Dovetailed printer produces stylish gels

An orange-shaped raspberry could be a winner

Founder Vaiva Kalnikaite, a PhD graduate who has set up shop in Cambridge, told The Financial Times: “You can use raw ingredients to produce strawberries with cream in the middle. We don’t think that is as interesting as creating new shapes and tastes, like an orange made from raspberry juice.

“We have been thinking of making this for a while. Our 3D fruit printer will open up new possibilities not only to professional chefs and food companies but also to kitchens in our home. It allows us to enhance and expand our dining experiences. We have re-invented the concept of fresh food on demand.”

Celebrity chefs could love it

She’s pitching the first machines at Artisan chefs like Heston Blumenthal and high-end cocktail bars that need to make a visual impression. Foodies that like to experiment, food engineers if you will, could also have one of these upscale printers in their home.
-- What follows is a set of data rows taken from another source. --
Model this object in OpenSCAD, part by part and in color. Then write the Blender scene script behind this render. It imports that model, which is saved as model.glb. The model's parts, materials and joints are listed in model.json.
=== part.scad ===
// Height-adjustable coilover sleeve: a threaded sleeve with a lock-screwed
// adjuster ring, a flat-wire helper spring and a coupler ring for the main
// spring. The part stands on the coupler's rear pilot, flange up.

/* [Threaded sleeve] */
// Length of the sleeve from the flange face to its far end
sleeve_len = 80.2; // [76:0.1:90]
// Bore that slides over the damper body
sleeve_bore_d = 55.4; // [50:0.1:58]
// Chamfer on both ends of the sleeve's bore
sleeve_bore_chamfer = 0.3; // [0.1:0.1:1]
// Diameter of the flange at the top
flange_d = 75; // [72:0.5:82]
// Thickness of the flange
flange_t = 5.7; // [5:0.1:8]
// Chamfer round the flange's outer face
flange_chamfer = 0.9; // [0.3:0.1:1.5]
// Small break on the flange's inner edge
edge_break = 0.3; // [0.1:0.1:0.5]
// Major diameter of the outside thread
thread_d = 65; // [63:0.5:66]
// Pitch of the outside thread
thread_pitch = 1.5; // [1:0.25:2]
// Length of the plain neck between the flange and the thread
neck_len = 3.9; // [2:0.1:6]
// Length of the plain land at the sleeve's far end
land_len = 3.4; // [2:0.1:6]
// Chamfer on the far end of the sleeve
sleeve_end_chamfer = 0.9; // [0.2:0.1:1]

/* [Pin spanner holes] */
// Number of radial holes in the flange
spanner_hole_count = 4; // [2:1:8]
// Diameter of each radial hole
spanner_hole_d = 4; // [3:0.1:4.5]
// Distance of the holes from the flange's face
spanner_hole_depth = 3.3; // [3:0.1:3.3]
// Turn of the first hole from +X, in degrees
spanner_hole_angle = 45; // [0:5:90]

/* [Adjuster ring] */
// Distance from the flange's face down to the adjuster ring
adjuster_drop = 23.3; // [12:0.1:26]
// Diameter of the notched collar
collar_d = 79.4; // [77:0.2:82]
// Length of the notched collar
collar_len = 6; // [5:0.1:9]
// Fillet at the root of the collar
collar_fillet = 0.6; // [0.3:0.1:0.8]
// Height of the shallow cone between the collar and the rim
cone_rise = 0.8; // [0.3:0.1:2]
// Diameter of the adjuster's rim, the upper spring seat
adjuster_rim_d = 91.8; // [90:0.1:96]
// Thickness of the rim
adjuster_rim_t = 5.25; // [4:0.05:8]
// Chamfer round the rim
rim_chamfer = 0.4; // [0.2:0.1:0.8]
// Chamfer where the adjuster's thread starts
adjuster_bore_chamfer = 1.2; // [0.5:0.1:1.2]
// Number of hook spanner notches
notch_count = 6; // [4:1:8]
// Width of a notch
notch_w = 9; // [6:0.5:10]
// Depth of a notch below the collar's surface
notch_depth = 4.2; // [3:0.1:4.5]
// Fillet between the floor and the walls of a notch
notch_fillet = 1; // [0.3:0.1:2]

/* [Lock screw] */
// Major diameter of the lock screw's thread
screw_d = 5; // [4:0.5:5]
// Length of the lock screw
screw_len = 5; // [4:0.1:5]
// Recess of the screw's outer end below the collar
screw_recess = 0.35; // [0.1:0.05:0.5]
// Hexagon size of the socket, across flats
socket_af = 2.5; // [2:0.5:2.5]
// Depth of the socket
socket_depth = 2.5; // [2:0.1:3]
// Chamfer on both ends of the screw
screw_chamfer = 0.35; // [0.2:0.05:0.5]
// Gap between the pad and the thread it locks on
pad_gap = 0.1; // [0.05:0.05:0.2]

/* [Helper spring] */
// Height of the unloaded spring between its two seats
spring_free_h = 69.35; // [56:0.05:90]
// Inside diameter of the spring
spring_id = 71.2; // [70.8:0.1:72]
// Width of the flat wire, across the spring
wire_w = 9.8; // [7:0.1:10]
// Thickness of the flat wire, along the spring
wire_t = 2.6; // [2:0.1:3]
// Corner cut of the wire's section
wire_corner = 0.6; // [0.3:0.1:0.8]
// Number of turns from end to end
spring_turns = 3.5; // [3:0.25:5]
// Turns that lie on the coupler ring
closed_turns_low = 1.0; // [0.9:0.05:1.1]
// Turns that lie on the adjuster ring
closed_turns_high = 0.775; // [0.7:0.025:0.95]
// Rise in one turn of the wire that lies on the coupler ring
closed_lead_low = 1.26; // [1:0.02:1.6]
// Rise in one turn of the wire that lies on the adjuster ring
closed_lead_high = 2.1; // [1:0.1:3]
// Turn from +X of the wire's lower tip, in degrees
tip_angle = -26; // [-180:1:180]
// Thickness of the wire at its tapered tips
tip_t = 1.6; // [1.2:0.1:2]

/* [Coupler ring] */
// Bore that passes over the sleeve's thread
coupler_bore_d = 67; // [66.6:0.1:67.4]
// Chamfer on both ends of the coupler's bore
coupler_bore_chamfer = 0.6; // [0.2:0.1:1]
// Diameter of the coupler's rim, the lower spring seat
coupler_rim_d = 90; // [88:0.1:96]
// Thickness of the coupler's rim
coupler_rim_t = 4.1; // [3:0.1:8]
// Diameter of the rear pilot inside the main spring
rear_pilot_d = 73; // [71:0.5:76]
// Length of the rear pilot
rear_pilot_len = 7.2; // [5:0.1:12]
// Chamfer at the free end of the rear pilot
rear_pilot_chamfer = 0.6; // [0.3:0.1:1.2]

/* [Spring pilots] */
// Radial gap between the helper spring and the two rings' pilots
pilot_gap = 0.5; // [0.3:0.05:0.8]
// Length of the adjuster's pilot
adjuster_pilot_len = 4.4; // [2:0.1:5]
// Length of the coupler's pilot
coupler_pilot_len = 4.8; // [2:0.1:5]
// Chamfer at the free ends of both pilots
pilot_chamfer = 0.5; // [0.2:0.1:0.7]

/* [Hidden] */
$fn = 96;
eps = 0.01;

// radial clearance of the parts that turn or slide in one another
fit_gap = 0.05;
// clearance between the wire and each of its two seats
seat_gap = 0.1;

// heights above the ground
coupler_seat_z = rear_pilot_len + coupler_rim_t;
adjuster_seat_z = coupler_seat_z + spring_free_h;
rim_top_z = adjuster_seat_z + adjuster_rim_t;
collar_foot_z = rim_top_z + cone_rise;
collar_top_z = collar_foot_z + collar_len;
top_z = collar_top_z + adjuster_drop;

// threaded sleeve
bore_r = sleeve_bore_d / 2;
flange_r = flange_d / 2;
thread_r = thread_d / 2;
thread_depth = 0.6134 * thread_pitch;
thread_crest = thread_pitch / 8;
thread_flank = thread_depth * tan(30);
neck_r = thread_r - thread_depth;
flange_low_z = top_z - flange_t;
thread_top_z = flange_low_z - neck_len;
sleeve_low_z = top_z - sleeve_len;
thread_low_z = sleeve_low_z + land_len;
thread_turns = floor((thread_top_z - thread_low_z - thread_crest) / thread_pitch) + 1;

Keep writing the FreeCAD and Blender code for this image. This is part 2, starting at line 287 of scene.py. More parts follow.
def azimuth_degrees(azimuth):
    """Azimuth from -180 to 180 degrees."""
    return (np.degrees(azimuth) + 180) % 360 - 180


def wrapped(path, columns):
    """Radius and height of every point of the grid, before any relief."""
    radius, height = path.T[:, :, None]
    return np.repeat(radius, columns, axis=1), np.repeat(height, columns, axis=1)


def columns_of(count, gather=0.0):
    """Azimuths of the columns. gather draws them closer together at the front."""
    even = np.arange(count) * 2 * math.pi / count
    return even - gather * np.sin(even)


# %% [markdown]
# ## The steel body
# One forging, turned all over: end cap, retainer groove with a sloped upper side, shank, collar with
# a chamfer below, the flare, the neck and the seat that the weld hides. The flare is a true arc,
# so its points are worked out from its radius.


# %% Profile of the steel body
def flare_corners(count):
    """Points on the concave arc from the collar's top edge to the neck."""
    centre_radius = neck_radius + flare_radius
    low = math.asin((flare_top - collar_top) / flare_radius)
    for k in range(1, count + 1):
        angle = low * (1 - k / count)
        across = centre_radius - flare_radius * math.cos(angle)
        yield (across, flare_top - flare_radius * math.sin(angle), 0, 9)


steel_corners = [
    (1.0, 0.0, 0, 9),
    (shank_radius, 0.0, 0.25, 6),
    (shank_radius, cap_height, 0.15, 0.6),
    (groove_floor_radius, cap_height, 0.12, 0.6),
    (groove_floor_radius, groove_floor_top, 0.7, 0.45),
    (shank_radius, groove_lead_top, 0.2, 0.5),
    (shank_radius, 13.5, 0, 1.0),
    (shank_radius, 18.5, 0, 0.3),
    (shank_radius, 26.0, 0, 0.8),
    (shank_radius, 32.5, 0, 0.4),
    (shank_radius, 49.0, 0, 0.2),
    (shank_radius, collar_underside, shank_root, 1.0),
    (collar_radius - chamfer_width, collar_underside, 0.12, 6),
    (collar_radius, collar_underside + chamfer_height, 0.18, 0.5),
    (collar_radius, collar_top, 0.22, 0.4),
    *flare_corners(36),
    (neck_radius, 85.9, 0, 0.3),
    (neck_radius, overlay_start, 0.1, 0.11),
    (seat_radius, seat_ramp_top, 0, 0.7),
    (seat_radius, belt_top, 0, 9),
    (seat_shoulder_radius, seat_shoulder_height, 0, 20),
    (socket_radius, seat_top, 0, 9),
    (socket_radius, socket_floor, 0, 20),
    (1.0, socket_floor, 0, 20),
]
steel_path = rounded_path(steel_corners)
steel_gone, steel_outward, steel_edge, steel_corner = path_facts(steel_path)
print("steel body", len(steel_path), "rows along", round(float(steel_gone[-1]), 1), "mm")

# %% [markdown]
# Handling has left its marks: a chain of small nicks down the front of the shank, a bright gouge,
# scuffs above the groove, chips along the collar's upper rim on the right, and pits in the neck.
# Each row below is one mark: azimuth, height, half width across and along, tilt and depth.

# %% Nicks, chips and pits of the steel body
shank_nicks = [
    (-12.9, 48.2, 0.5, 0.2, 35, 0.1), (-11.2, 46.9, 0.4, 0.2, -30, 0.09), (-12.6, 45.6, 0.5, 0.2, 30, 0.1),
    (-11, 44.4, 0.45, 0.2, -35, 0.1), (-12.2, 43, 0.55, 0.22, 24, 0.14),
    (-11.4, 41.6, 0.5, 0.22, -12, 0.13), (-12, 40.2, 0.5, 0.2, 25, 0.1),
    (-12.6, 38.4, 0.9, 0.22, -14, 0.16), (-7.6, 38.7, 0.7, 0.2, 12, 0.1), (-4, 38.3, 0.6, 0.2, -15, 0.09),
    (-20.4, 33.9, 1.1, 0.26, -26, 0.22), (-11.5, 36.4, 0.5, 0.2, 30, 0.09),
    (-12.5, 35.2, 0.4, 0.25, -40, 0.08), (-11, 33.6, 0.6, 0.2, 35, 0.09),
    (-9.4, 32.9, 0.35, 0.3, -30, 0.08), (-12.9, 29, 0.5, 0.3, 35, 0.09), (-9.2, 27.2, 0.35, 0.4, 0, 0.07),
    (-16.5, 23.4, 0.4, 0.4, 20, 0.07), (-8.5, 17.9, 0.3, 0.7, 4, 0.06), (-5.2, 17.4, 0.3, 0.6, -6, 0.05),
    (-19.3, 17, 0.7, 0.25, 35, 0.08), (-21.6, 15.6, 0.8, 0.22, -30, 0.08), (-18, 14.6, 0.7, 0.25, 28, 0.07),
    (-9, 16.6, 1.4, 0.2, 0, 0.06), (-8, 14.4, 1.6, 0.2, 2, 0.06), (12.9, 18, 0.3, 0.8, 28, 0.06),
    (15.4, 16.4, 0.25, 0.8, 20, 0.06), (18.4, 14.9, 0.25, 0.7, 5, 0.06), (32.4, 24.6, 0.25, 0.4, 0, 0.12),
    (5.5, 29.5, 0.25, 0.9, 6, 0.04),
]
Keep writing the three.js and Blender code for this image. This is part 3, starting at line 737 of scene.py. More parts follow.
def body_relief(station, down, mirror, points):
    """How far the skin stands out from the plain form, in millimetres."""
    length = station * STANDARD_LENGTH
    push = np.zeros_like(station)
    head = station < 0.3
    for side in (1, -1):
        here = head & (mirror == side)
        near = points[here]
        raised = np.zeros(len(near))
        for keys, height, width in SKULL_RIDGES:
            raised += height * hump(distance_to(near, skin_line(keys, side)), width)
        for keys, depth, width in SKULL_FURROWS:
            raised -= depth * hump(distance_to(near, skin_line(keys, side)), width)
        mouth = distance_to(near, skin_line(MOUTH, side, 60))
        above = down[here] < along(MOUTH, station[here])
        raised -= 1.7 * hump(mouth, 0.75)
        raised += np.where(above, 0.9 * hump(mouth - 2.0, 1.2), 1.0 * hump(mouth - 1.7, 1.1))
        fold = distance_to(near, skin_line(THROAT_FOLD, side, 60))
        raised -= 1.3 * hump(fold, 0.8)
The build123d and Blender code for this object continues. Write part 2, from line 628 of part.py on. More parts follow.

Dovetailed has created a number of virtual reality systems to help architects and designers in construction, as well as assorted curiosities like a shopping basket that scans the foods as you shop and alerts the customer to problems like high sugar levels.

“Many companies focus on technology and hope that a great user experience will just happen,” she says. “What we do is talk to the people who will use the products or services to understand how they would interact with them on a day-to-day basis.”

Other products on the way

Kalnikaite isn’t solely focused on 3D printed food by any stretch of the imagination, then. The company is developing products to exploit the Internet of Things and wearable tech.

It clearly sees itself as a think-tank that is prepared to tackle the big issues and has even created a rather abstract hat that detects surveillance cameras as a behavioural experiment.

Dovetailed now has six employees, so it’s still a fledgling outfit that has an industrial designer, an engineer, a physicist and a chemist. This is a streamlined company that clearly has to outsource a substantial amount of the work while it focuses on the core issues.

This campaign could be crucial

The crowdfunding campaign could be a major step forward for the fledgling company and we hope this printer does well. It might be a niche item, but it’s a step closer to true 3D printed food and that just has to be a good thing.

We’ll let you know the crowdfunding details as we get them.